Dear Professor Musau, thank you very much for your prompt response.
My idea is to estimate the following pooled probit model:
P(y_it=1| x_it , t_t , region_r) = Phi (x_it b + t_t + region_r )
where x_it is a vector of predictors that vary across countries i and time t. Rather than controlling for the time-invariant unobserved heterogeneity across countries i, I control for the time-invariant heterogeneity across regions r (Americas, Europe, Africa...). I do this because for a relevant number of countries, the dependent variable is always zero. For instance, for Germany the dependent variable is always zero, for France is the same, and so on.
This idea comes from the following statement that I was reading on an article:
<An important disadvantage of a fixed effects model is the effect it has on the sample size.

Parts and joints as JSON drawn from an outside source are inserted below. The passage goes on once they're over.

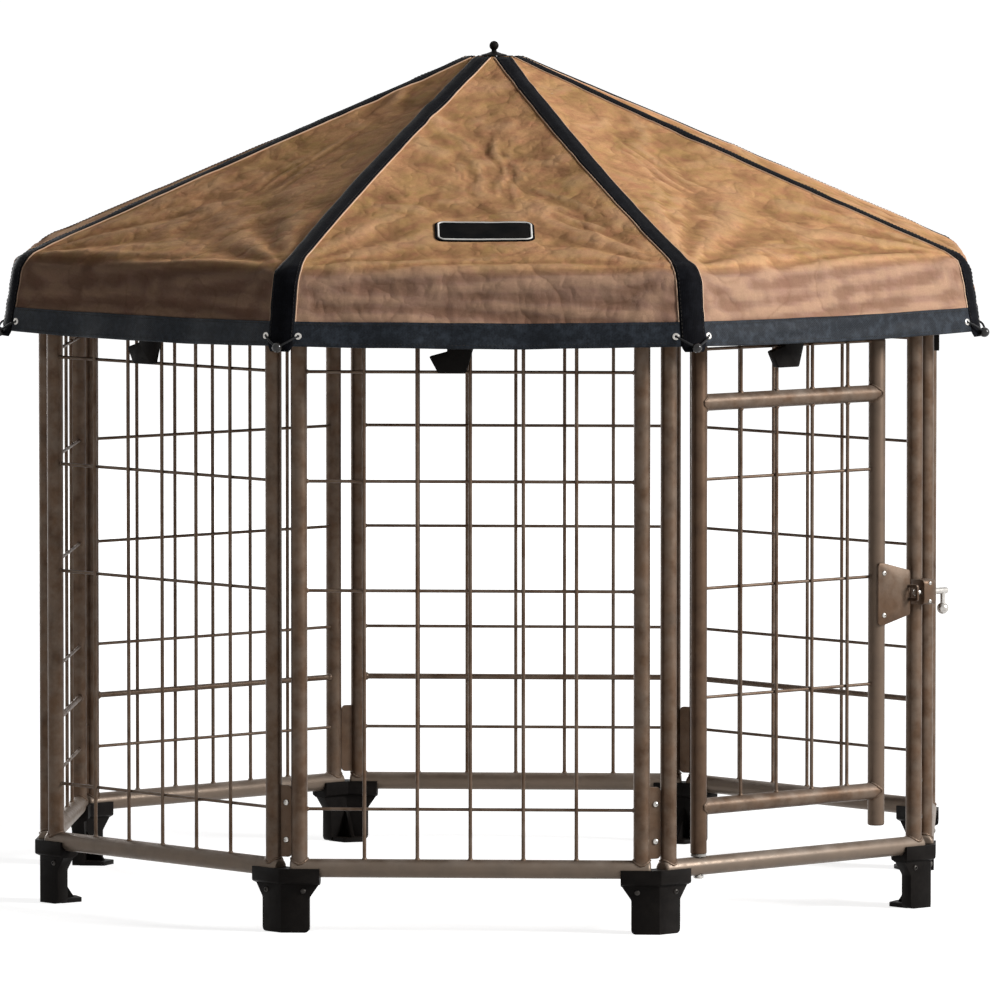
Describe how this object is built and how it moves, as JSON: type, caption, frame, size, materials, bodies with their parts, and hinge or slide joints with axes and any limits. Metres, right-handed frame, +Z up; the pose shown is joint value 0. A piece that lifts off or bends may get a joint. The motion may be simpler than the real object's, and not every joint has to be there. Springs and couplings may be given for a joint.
{
  "type": "pet gazebo",
  "caption": "Octagonal outdoor dog pen of welded wire panels on moulded feet, with a hinged wire door, a slide latch and a tan fabric canopy on radial poles",
  "frame": {"origin": "on the floor under the middle of the roof", "axes": "+Z up; the door faces -Y and +X is to the right of someone who faces the door"},
  "size_m": [1.3304, 1.3304, 1.1725],
  "materials": {
    "bronze_powder_coat": "satin bronze powder coat",
    "black_moulding": "black moulded plastic",
    "zinc_plated_steel": "zinc plated",
    "grey_nylon": "plain moulded nylon",
    "tan_canvas": "coated woven polyester"
  },
  "bodies": {
    "frame": {"door_frame": "bronze_powder_coat", "latch_guide": "bronze_powder_coat", "panel_front_right": "bronze_powder_coat", "panel_right": "bronze_powder_coat", "panel_rear_right": "bronze_powder_coat", "panel_rear": "bronze_powder_coat", "panel_rear_left": "bronze_powder_coat", "panel_left": "bronze_powder_coat", "panel_front_left": "bronze_powder_coat", "roof_pole_1": "bronze_powder_coat", "roof_pole_2": "bronze_powder_coat", "roof_pole_3": "bronze_powder_coat", "roof_pole_4": "bronze_powder_coat", "roof_pole_5": "bronze_powder_coat", "roof_pole_6": "bronze_powder_coat", "roof_pole_7": "bronze_powder_coat", "roof_pole_8": "bronze_powder_coat", "foot_1": "black_moulding", "foot_2": "black_moulding", "foot_3": "black_moulding", "foot_4": "black_moulding", "foot_5": "black_moulding", "foot_6": "black_moulding", "foot_7": "black_moulding", "foot_8": "black_moulding", "top_bracket_1": "black_moulding", "top_bracket_2": "black_moulding", "top_bracket_3": "black_moulding", "top_bracket_4": "black_moulding", "top_bracket_5": "black_moulding", "top_bracket_6": "black_moulding", "top_bracket_7": "black_moulding", "top_bracket_8": "black_moulding", "canopy_clip_front": "black_moulding", "canopy_clip_front_right": "black_moulding", "canopy_clip_right": "black_moulding", "canopy_clip_rear_right": "black_moulding", "canopy_clip_rear": "black_moulding", "canopy_clip_rear_left": "black_moulding", "canopy_clip_left": "black_moulding", "canopy_clip_front_left": "black_moulding", "roof_hub": "black_moulding", "finial": "black_moulding", "hinge_pin_bottom": "zinc_plated_steel", "hinge_pin_top": "zinc_plated_steel", "hinge_bush_bottom": "grey_nylon", "hinge_bush_top": "grey_nylon", "canopy_gore_front": "tan_canvas", "canopy_gore_front_right": "tan_canvas", "canopy_gore_right": "tan_canvas", "canopy_gore_rear_right": "tan_canvas", "canopy_gore_rear": "tan_canvas", "canopy_gore_rear_left": "tan_canvas", "canopy_gore_left": "tan_canvas", "canopy_gore_front_left": "tan_canvas"},
    "door": {"door_leaf": "bronze_powder_coat", "latch_strike": "bronze_powder_coat"},
    "latch": {"latch_bolt": "zinc_plated_steel"}
  },
  "joints": [
    {"name": "door_swing", "type": "hinge", "parent": "frame", "child": "door", "pos_m": [-0.17303, -0.6, 0.45], "axis": [0, 0, -1], "range_deg": [0, 150]},
    {"name": "latch_slide", "type": "slide", "parent": "frame", "child": "latch", "axis": [-1, 0, 0], "range_m": [0, 0.018]}
  ]
}
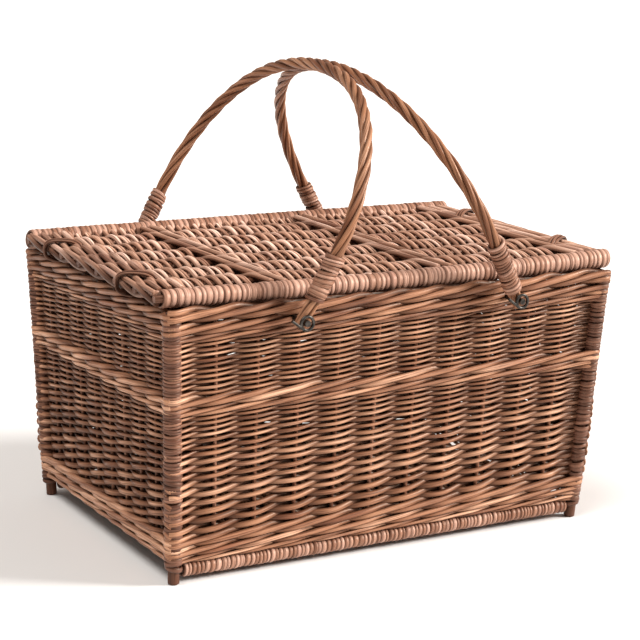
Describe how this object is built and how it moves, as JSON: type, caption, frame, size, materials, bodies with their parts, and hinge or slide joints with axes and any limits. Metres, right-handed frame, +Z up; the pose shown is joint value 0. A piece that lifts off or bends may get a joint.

That is, countries for which the outcome variable is always zero are excluded from the sample, because the country dummy will perfectly predict the outcome variable in this case.>>
To me, it's not entirely clear why countries for which the outcome variable is always zero are excluded from the sample. Could you kindly provide an intuition about it, so that I can decide which estimator is more appropriate before coding in STATA?
Thanks

The authors make a case defending their use of pooled probit with region dummies, but this also comes at the cost of ignoring country-level unobserved heterogeneity. You cannot blame them as they need to "sell" their model to the reviewers. If you still have a large enough sample, I would still favor conditional FE logit over the authors' approach. Additionally, I would recommend CRE probit over the authors' model.

Thank you very much!

Dear Professor,
I have one final question to clarify any lingering theoretical doubts.
If I estimate:
P(y_it=1| x_it , t_t , country_i) = Phi (x_it b + t_t + country_i )
Then, countries for which the outcome variable is always zero are excluded from the sample because the regression is estimated by maximum likelihood and the maximum likelihood estimate of the coefficient of a perfect predictor (country dummy) is infinite. So such an estimation cannot converge. Is that correct?